YOUR INSTRUCTIONS: Return verbatim everything from the first line through the line that contains "return np.stack([x, half", and stop there.
===== GIVEN DATA =====
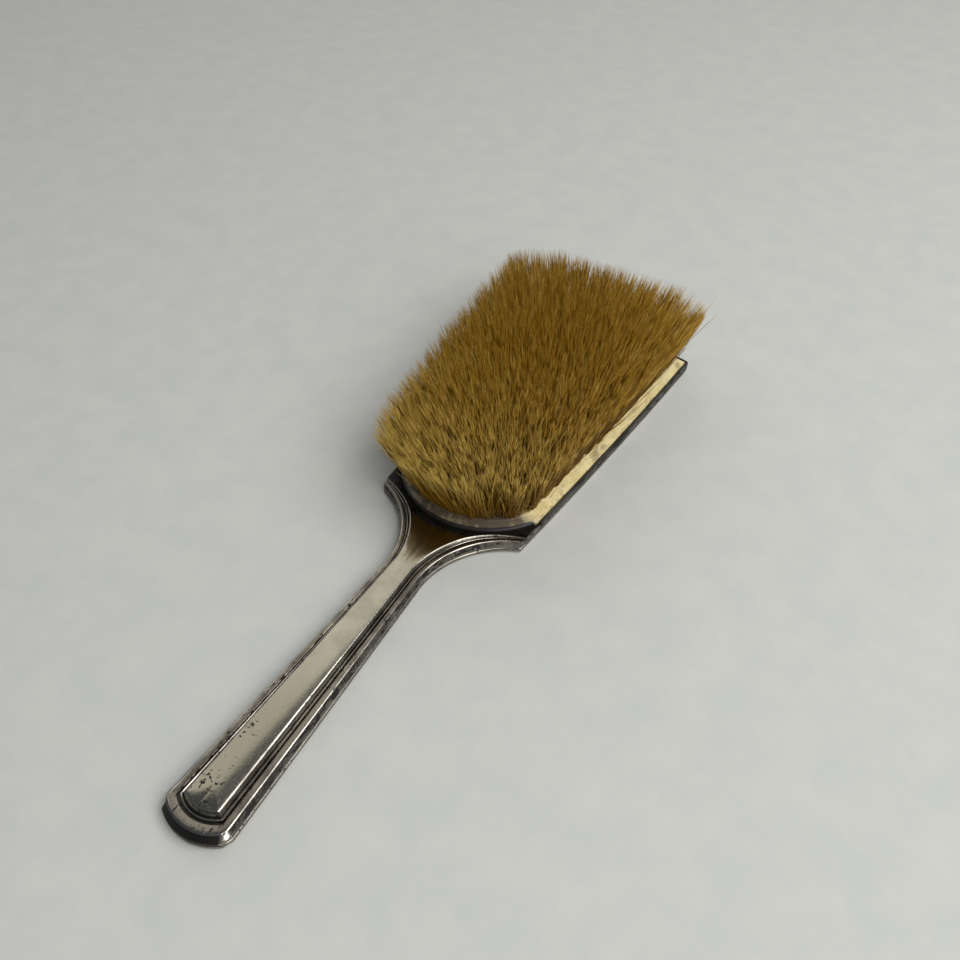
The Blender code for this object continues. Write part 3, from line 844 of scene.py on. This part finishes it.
def in_row(chance, count, row_x):
    """Random points over one row's strip of the field."""
    near = max(APEX + ROOT_MARGIN + ROOT_END_GAP, row_x - ROW_PITCH / 2)
    far = min(LENGTH - RIM_WIDTH - ROOT_MARGIN - ROOT_END_GAP, row_x + ROW_PITCH / 2)
    x = chance.uniform(near, far, count)
    half = np.array([field_half_width(value, ROOT_MARGIN) for value in x])
    return np.stack([x, half * chance.uniform(-1, 1, count)], axis=1)


def trim(chance, tips):
    """Pulls the tips that stand outside the trimmed outline, a long rounded box, back to it."""
    across = TIP_HALF_WIDTH + (tips[:, 0] - HEAD_START - TIP_WIDTH_PLACE) * TIP_FLARE
    from_middle = np.stack([(tips[:, 0] - FIELD_MIDDLE) / TIP_HALF_LENGTH, tips[:, 1] / across], axis=1)
    outside = np.maximum(1.0, (np.abs(from_middle) ** OUTLINE_POWER).sum(axis=1) ** (1 / OUTLINE_POWER))
    pull = 1 / (outside + (outside > 1) * np.abs(chance.normal(0, TRIM_SPREAD, len(tips))))
    return (FIELD_MIDDLE, 0) + (tips - (FIELD_MIDDLE, 0)) * pull[:, None]


def strand_lines(chance, knots):
    """The middle lines of a row's strands, and the shade of each: arrays of (strand, ring, xyz) and (strand).
    Most stand in their knot, in small locks that share a lean, and the rest fill in between."""
    count = len(knots) * STRANDS_PER_KNOT
    from_near_end = (knots[0, 0] - FIELD_START) / (FIELD_END - FIELD_START)
    knot = np.repeat(knots, STRANDS_PER_KNOT, axis=0)
    lock_count = LOCKS_PER_KNOT * len(knots)
    lock = chance.integers(0, LOCKS_PER_KNOT, count)
    lock += LOCKS_PER_KNOT * np.repeat(np.arange(len(knots)), STRANDS_PER_KNOT)
    spread = np.interp(from_near_end, *LOCK_REACH)
    loose = chance.uniform(0, 1, count) < LOOSE_SHARE
    pick = loose[:, None]
    root = np.where(pick, in_row(chance, count, knots[0, 0]), knot + in_disc(chance, count, ROOT_SPREAD))
    lean_from = np.where(pick, root, knot)
    lean = (lean_from - (FIELD_MIDDLE, 0)) * (FAN_ALONG - 1, FAN_ACROSS - 1)
    lock_place = in_disc(chance, lock_count, spread)[lock] + chance.normal(0, LOCK_SPREAD, (count, 2))
    tip = lean_from + lean + np.where(pick, chance.normal(0, LOOSE_SPREAD, (count, 2)), lock_place)
    stray = chance.uniform(0, 1, count) < STRAY_SHARE
    tip += stray[:, None] * chance.normal(0, STRAY_SPREAD, (count, 2))
    tip = np.where(stray[:, None], tip, trim(chance, tip))
    drop = np.abs(chance.normal(0, LOCK_DROP, lock_count))[lock]
    drop = drop + np.abs(chance.normal(0, STRAND_DROP, count))
    short = chance.uniform(0, 1, count) < SHORT_SHARE
    drop += short * chance.uniform(*SHORT_BY, count)
    foot = BOARD_TOP - ROOT_DEPTH
    bow = chance.normal(0, BOW_SPREAD, (count, 2))
    flick = chance.normal(0, FLICK_SPREAD, (count, 2))
    t = np.linspace(0, 1, STRAND_RINGS + 1)[None, :, None]
    flat = root[:, None] + (tip - root)[:, None] * t**0.95
    flat = flat + bow[:, None] * np.sin(math.pi * t) + flick[:, None] * t**4
    z = foot + (TIP_HEIGHT - TIP_ROOM - drop - foot)[:, None, None] * t
    outward = np.hypot((tip[:, 0] - FIELD_MIDDLE) / SHADE_REACH[0], tip[:, 1] / SHADE_REACH[1])
    shade = MIDDLE_SHADE + EDGE_PALER * outward**2 + NEAR_END_PALER * (1 - from_near_end) ** 2.5
    shade = shade + chance.normal(0, LOCK_SHADE_SPREAD, lock_count)[lock]
    shade = shade + chance.normal(0, STRAND_SHADE_SPREAD, count)
    return np.concatenate([flat, z], axis=2), np.clip(shade, 0.02, 0.98)


def strand_points(lines):
    """Each strand's points: its rings of three, from root to tip, and then the tip."""
    count, rings = len(lines), STRAND_RINGS
    along = np.gradient(lines, axis=1)
    along /= np.linalg.norm(along, axis=2, keepdims=True)
    side = np.cross(along, (0.0, 1.0, 0.0))
    side /= np.linalg.norm(side, axis=2, keepdims=True)
    other = np.cross(along, side)
    taper = np.interp(np.arange(rings), (0, rings - 1), (1.0, STRAND_TAPER)) * STRAND_RADIUS
    edges = []
    for i in range(STRAND_SIDES):
        angle = 2 * math.pi * i / STRAND_SIDES
        offset = side * math.cos(angle) + other * math.sin(angle)
        edges.append(lines[:, :rings] + offset[:, :rings] * taper[None, :, None])
    body = np.stack(edges, axis=2).reshape(count, rings * STRAND_SIDES, 3)
    return np.concatenate([body, lines[:, rings:]], axis=1)


def strand_faces():
    """One strand's quads, the ring of each quad's corners, and the triangles that close it at its tip."""
    quads, quad_rings, ends = [], [], []
    last = (STRAND_RINGS - 1) * STRAND_SIDES
    tip = STRAND_RINGS * STRAND_SIDES
    for ring in range(STRAND_RINGS - 1):
        low = ring * STRAND_SIDES
        for i in range(STRAND_SIDES):
            j = (i + 1) % STRAND_SIDES
            quads.append((low + i, low + j, low + j + STRAND_SIDES, low + i + STRAND_SIDES))
            quad_rings.append((ring, ring, ring + 1, ring + 1))
    for i in range(STRAND_SIDES):
        ends.append((last + i, last + (i + 1) % STRAND_SIDES, tip))
    return np.array(quads), np.array(quad_rings), np.array(ends)


def shade_map(shades, quad_rings, end_count):
    """Where every face corner lies in the shade map: across by the strand's shade, up by its place."""
    count, last = len(shades), (STRAND_RINGS - 1) / STRAND_RINGS
    quad_across = np.tile([0, SHADE_WIDTH, SHADE_WIDTH, 0], count * len(quad_rings))
    end_across = np.tile([0, SHADE_WIDTH, SHADE_WIDTH / 2], count * end_count)
    across = np.concatenate([
        np.repeat(shades, quad_rings.size) + quad_across,
        np.repeat(shades, end_count * 3) + end_across,
    ])
    up = np.concatenate([
        np.tile(quad_rings.ravel() / STRAND_RINGS, count),
        np.tile([last, last, 1.0], count * end_count),
    ])
    return (0.01 + 0.98 * np.stack([across, up], axis=1)).clip(0, 1).astype(np.float32)


def strand_mesh(name, lines, shades):
    """Tapered three-sided strands, each closed to a point, with their shade and place in the shade map."""
    count = len(lines)
    points = strand_points(lines)
    quads, quad_rings, ends = strand_faces()
    first = (np.arange(count) * points.shape[1])[:, None, None]
    corners = np.concatenate([(first + quads[None]).ravel(), (first + ends[None]).ravel()]).astype(np.int32)
    quad_count, end_count = count * len(quads), count * len(ends)
    end_starts = 4 * quad_count + 3 * np.arange(end_count)
    starts = np.concatenate([4 * np.arange(quad_count), end_starts]).astype(np.int32)
    mesh = bpy.data.meshes.new(name)
    mesh.vertices.add(count * points.shape[1])
    mesh.vertices.foreach_set("co", place_points(points.reshape(-1, 3)).ravel())
    mesh.loops.add(len(corners))
    mesh.loops.foreach_set("vertex_index", corners)
    mesh.polygons.add(len(starts))
    mesh.polygons.foreach_set("loop_start", starts)
    layer = mesh.uv_layers.new(name=SHADES)
    layer.data.foreach_set("uv", shade_map(shades, quad_rings, len(ends)).ravel())
    mesh.update(calc_edges=True)
    mesh.polygons.foreach_set("use_smooth", np.ones(len(starts), bool))
    return mesh


def make_bristle():
    """One piece for each row of knots."""
    hair = boar_bristle()
    for row, name in enumerate(ROW_NODES):
        chance = np.random.default_rng(FIRST_SEED + row)
        lines, shades = strand_lines(chance, row_knots(row))
        mesh = strand_mesh(name + "_strands", lines, shades)
        piece = finish_piece(f"boar_bristle_{row + 1:02d}", mesh, [hair])
        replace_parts(piece, name)


# ---------------------------------------------------------------- the stage

# In metres, in the frame.
FLOOR_REACH = 3.0  # from the middle to each side
CAMERA_PLACE = (-0.2372, -0.1162, 0.2270)
CAMERA_FORWARD = (0.6167, 0.3632, -0.6984)


def make_floor():
    """A pale sheet that the brush lies on."""
    shape = bmesh.new()
    bmesh.ops.create_grid(shape, x_segments=1, y_segments=1, size=FLOOR_REACH)
    mesh = bpy.data.meshes.new("floor")
    shape.to_mesh(mesh)
    shape.free()
    floor = bpy.data.objects.new("floor", mesh)
    bpy.context.scene.collection.objects.link(floor)
    mesh.materials.append(pale_floor())


def add_panel(name, direction, distance, width, height, radiance, colour):
    """A rectangular light of even brightness, this far from the brush in this direction and facing it."""
    lamp = bpy.data.lights.new(name, "AREA")
    lamp.shape = "RECTANGLE"
    lamp.size, lamp.size_y = width, height
    lamp.energy = math.pi * width * height * radiance
    lamp.color = linear(colour)[:3]
    lit = bpy.data.objects.new(name, lamp)
    towards = Vector(direction).normalized()
    lit.location = towards * distance
    lit.rotation_euler = towards.to_track_quat("Z", "Y").to_euler()
    bpy.context.scene.collection.objects.link(lit)


def make_lights():
    """A dim room, a broad pale wall past the head that the metal mirrors, a soft key light from the right,
    and a small lamp low on the right that lights the butt's clipped corner. The Standard view keeps the
    bristle's warm colour."""
    world = bpy.data.worlds.new("room")
    world.use_nodes = True
    background = world.node_tree.nodes["Background"]
    background.inputs[0].default_value = linear("#8d97a2")
    background.inputs[1].default_value = 0.32
    bpy.context.scene.world = world
    bpy.context.scene.view_settings.view_transform = "Standard"
    add_panel("back_wall", (0.711, 0.427, 0.559), 2.0, 4.6, 3.1, 0.70, "#fffaf0")
    add_panel("key_window", (-0.112, -0.633, 0.766), 1.2, 1.35, 0.95, 3.6, "#fffefc")
    add_panel("side_lamp", (-0.367, -0.871, 0.319), 1.2, 0.32, 0.32, 5.0, "#ffffff")


def make_camera():
    """The camera looks down along the handle towards the head."""
    camera = bpy.data.cameras.new("camera")
    camera.sensor_width = 36.0
    camera.lens = 36.0
    camera.clip_start = 0.01
    seen = bpy.data.objects.new("camera", camera)
    seen.location = CAMERA_PLACE
    seen.rotation_euler = Vector(CAMERA_FORWARD).to_track_quat("-Z", "Y").to_euler()
    bpy.context.scene.collection.objects.link(seen)
    bpy.context.scene.camera = seen


def finish_hidden_nodes():
    """The cement and the rod inside keep their solids and take their own finishes."""
    cement, steel = hidden_finishes()
    for name, finish in (("setting_cement", cement), ("handle_filler", cement), ("stiffening_rod", steel)):
        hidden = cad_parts[name]
        hidden.data.materials.clear()
        hidden.data.materials.append(finish)


def main():
    finishes = make_materials()
    make_camera()
    make_lights()
    make_floor()
    make_front_plate(finishes)
    make_back_plate(finishes)
    make_rim(finishes)
    make_board()
    make_bristle()
    finish_hidden_nodes()


main()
=====
RESULT FOR THIS EXERCISE:
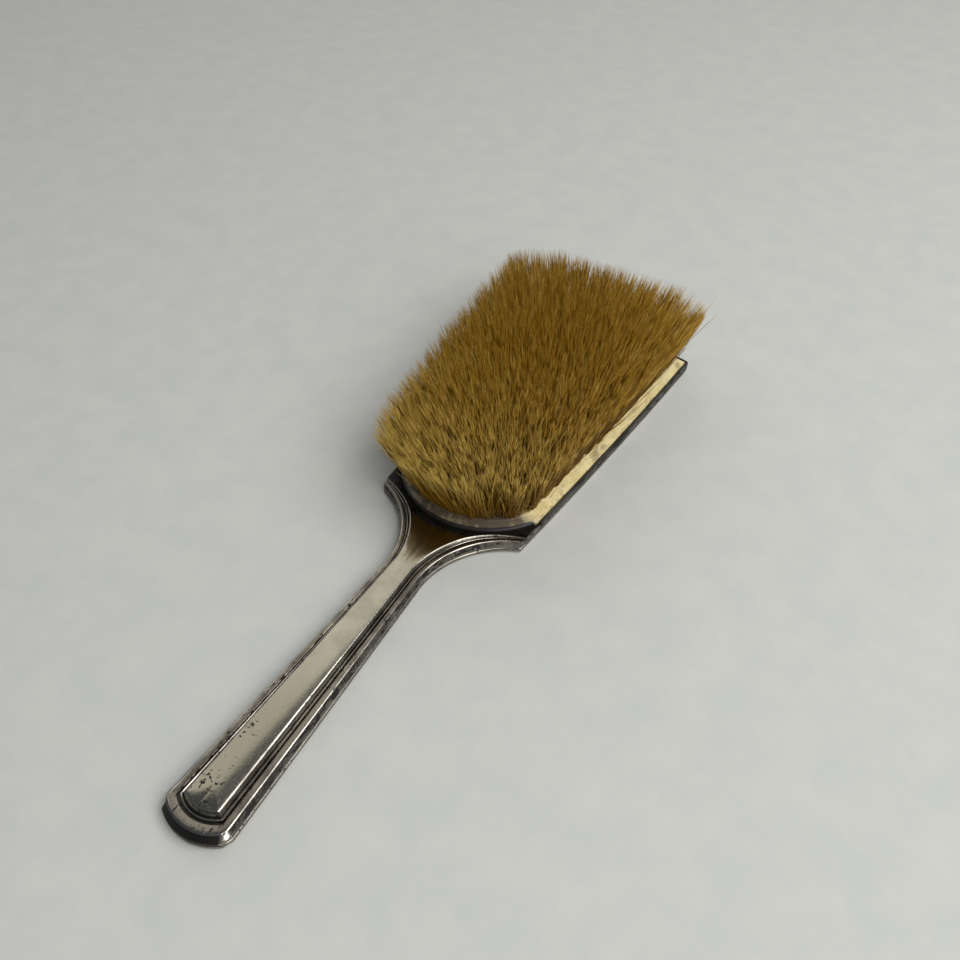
The Blender code for this object continues. Write part 3, from line 844 of scene.py on. This part finishes it.
def in_row(chance, count, row_x):
    """Random points over one row's strip of the field."""
    near = max(APEX + ROOT_MARGIN + ROOT_END_GAP, row_x - ROW_PITCH / 2)
    far = min(LENGTH - RIM_WIDTH - ROOT_MARGIN - ROOT_END_GAP, row_x + ROW_PITCH / 2)
    x = chance.uniform(near, far, count)
    half = np.array([field_half_width(value, ROOT_MARGIN) for value in x])
    return np.stack([x, half * chance.uniform(-1, 1, count)], axis=1)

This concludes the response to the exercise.